I fully accept the role of bishops in governance and continuity, but as to their teaching role, I don't see the bishops as having a special charism for teaching more so than the other orders and the laity. I see these statements as an attempt to draw the Communion into a type of centralization than has not been operative previously. Of course, I could be wrong.

With that caveat, if you could get your words here out to the US bishops....

Tobias Haller said...

Dear Mimi,
I take your point, and admit that those clauses in the present draft are far from perfect; noting that the "teaching office" in Anglicanism traditionally belongs to the presbyters (as described in the Ordination rites). But I'm happy to give the bishops a role of leadership as long as it is tempered by the ability of the rest of the church to offer its correction to the bishops from time to time! After all, the capacity to teach is not always accompanied by an ability to declare that teaching to be the only truth -- thanks to the Anglican principle that councils (being made up of fallible folk) can err.

The distinction I am pressing is that we may, as an Episcopal church, be "led" by bishops, yet we are "governed" by a mix of bishops, clergy and laity. In the same way, I can declare the President (incumbent or future) is the "leader" of the US, but not the sole locus of government, TBTG!

kishnevi said...

As I understand it, the role of teacher was central to the role of the bishop in the early Church, as far back as the concept of "bishop" itself goes: the bishop began to separate from the ordinary priest because only the Bishop (or his delegate/deputy) "celebrated" the Liturgy of the Word whereas every priest celebrated the Liturgy of the Eucharist. (And, yes, I know I'm applying a modern categorization to practices of the 2nd and 3rd century CE. But I'm just trying to make the point clear.)
Of course, in those times, there seem to have been many more bishops, and therefore presumably far smaller dioceses. I think the Nicene Council was attended by about the same number of bishops, almost all from the Eastern Roman Empire, as will be attending Lambeth to represent the Anglican Communion worldwide. So the impact of an individual bishop as teacher was considerably less, outside of his own personal prestige.

Tobias Haller said...

Thank you, Kishnevi. The early history of the separation of the offices of presbyter and bishop are murky -- and it is well to remember that up until Vatican II the latter was held to be a "higher" form of the former (modeled on the notion of priest vs high priest). In any case, there has been a good deal of water under the Milvian Bridge since then. Suffice it to say that even though our ordinal rests the function of service with the deacon, teaching with the priest and unity with the bishop, still one hopes that the service and teaching carry through to the episcopate! I do grow concerned when some suggest the teaching office "belongs" to the bishops, as if they alone were teachers -- but as long as the Faithful keep watch, I hope the leaders of all sorts will be willing to engage with humility and willingness to accept correction and reason whatever the source.

Country Parson said...

Well done Tobias. More later.
CP

Paul Martin said...

I am the last person to offer opinions based on scholarship of the early church. My concern with the teaching ministry of Bishops is purely practical. A Bishop's teaching ministry is not as visible to this guy in the pew simply because I don't get to see them very often, and they are much less likely to have blogs. A parish priest plays a much more prominent role in the education of the average churchgoer.

David |däˈvēd| said...

I guess my concept of bishop, in relation to priests, is a bit mythic, if not romantic.

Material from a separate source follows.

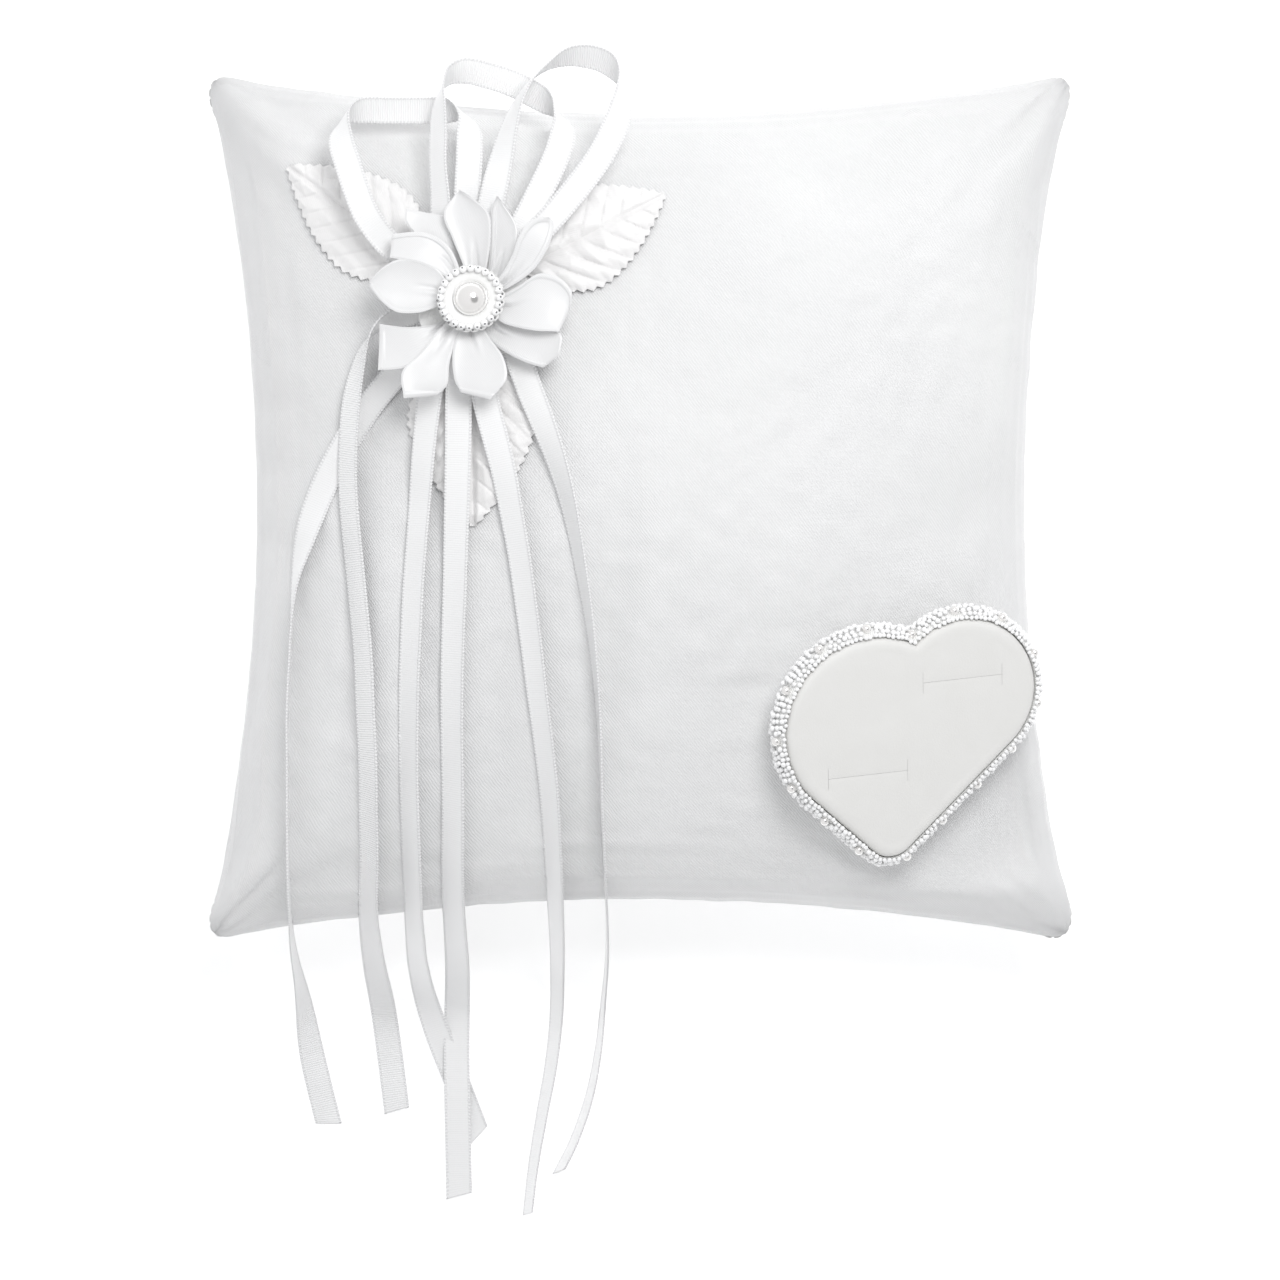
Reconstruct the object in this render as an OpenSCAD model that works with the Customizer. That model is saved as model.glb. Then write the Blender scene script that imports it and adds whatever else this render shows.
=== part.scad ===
// Ring bearer pillow: a square satin cushion that lies on its back, with a ribbon flower,
// three ribbon loops, six ribbon tails and a heart-shaped foam pad that holds the rings.
// Millimetres. +Z is up, and the origin is on the table under the middle of the cushion.

/* [Cushion] */
// Distance between neighbouring corners
pillow_w = 200; // [190:1:210]
// How far the middles of the left and right sides are drawn in
side_pull = 11; // [8:0.5:13]
// How far the middles of the top and bottom sides are drawn in
end_pull = 9; // [7:0.5:11]
// Height of the seam above the table
seam_z = 30; // [28:0.5:32]
// Rise of the crown above the seam
crown_h = 36; // [34:0.5:40]
// Fullness of the crown, where less is squarer
fullness = 0.35; // [0.3:0.01:0.45]
// Thickness of the lined satin cover
cover_t = 0.5; // [0.4:0.1:0.8]
// Width of the seam allowance
seam_w = 3; // [2:0.5:4]

/* [Ribbons] */
// Width of the satin ribbon
ribbon_w = 6; // [5:0.5:7]
// Thickness of the satin ribbon
ribbon_t = 0.5; // [0.4:0.1:0.6]

/* [Flower] */
// Middle of the flower, from the middle of the cushion
flower_xy = [-36.5, 44];
// Height of the felt base above the cushion
flower_lift = 5; // [4:0.5:6]
// Diameter of the felt base
base_d = 26; // [22:1:30]
// Diameter of the beaded bezel
bezel_d = 15; // [13:0.5:17]
// Diameter of the half pearl
pearl_d = 8; // [7:0.5:9]
// Number of beads round the bezel
bezel_bead_count = 24; // [20:1:26]
// Thickness of a folded petal
petal_t = 0.7; // [0.5:0.1:1]

/* [Leaves] */
// Thickness of a leaf
leaf_t = 0.6; // [0.4:0.1:0.8]
// Height of a leaf's arch between its edge and its midrib
leaf_arch = 1.4; // [0.5:0.1:1.6]

/* [Heart pad] */
// Middle of the heart pad, from the middle of the cushion
heart_xy = [58, -51];
// Lean of the pad towards +X, in degrees
heart_lean_x = 19; // [14:1:21]
// Lean of the pad towards -Y, in degrees
heart_lean_y = 14; // [10:1:16]
// How far the pad is pressed into the cushion
heart_press = 3; // [2:0.5:4]
// Thickness of the foam
heart_t = 8; // [7:0.5:9]
// Middle of the left lobe
lobe_l = [-8.5, 2.5];
// Radius of the left lobe
lobe_l_r = 21; // [20:0.5:22]
// Middle of the right lobe
lobe_r = [12.4, 10.8];
// Radius of the right lobe
lobe_r_r = 17; // [16:0.5:18]
// Middle of the rounded point
point_c = [-2.2, -21.5];
// Radius of the rounded point
point_r = 6; // [5:0.5:7]
// Length of a ring slit
slit_l = 19; // [17:0.5:21]
// Length of the short cut across each end of a slit
slit_bar = 5; // [4:0.5:6]
// Width of the cut
slit_w = 0.8; // [0.6:0.1:1]
// Depth of the cut
slit_depth = 6; // [5:0.5:6.5]
// Turn of the slits, in degrees
slit_turn = 6; // [3:1:9]
// Diameter of the large pearls round the heart
heart_pearl_d = 2.2; // [1.8:0.1:3]
// Diameter of the small beads round the heart
heart_bead_d = 1.4; // [1.2:0.1:1.6]

/* [Hidden] */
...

I have subscribed to the idea that the bishop was the original pastor, and so teacher, of the local assembly. As the primitive Church attracted more converts, the assembly grew. The bishop then appointed presbyters to assist in ministering to the flock, but retained the role of chief pastor and teacher.

As the membership in a geographical area increased, especially after the church became more visible, processions would start early on Sunday mornings, in the outlying areas, or suburbs, as folks made their way to the central church for the service. As the processions progressed closer to the church they were getting larger as more folks joined and as processions combined as they met at crossroads, culminating in the grand entrance of all the people into the church to begin the service, presided over by their bishop.

When the church population became unwieldy for the central church, the bishop authorized suburban congregations, meeting for services in buildings central to their neighborhoods and presided over by the presbyters, but ultimately overseen by the bishop, chief pastor and teacher, in what eventually became recognized as the diocese surrounding the bishop's see in the central local church.

Tobias Haller said...

Dear David,
Your analysis matches mine very closely, as to the process by which we gradually went from the Bishop at the center of the assembly to the parish priest. I've long thought that the later "parish priesthood" derives more from the suburban "chorepiscopus" (= country bishop) than from the college of presbyters who sat around the bishop in the metropolis like the chapter of a modern cathedral. Anglicanism of course added a monastic twist to it all -- a fitting reminder on St Dunstan's Day!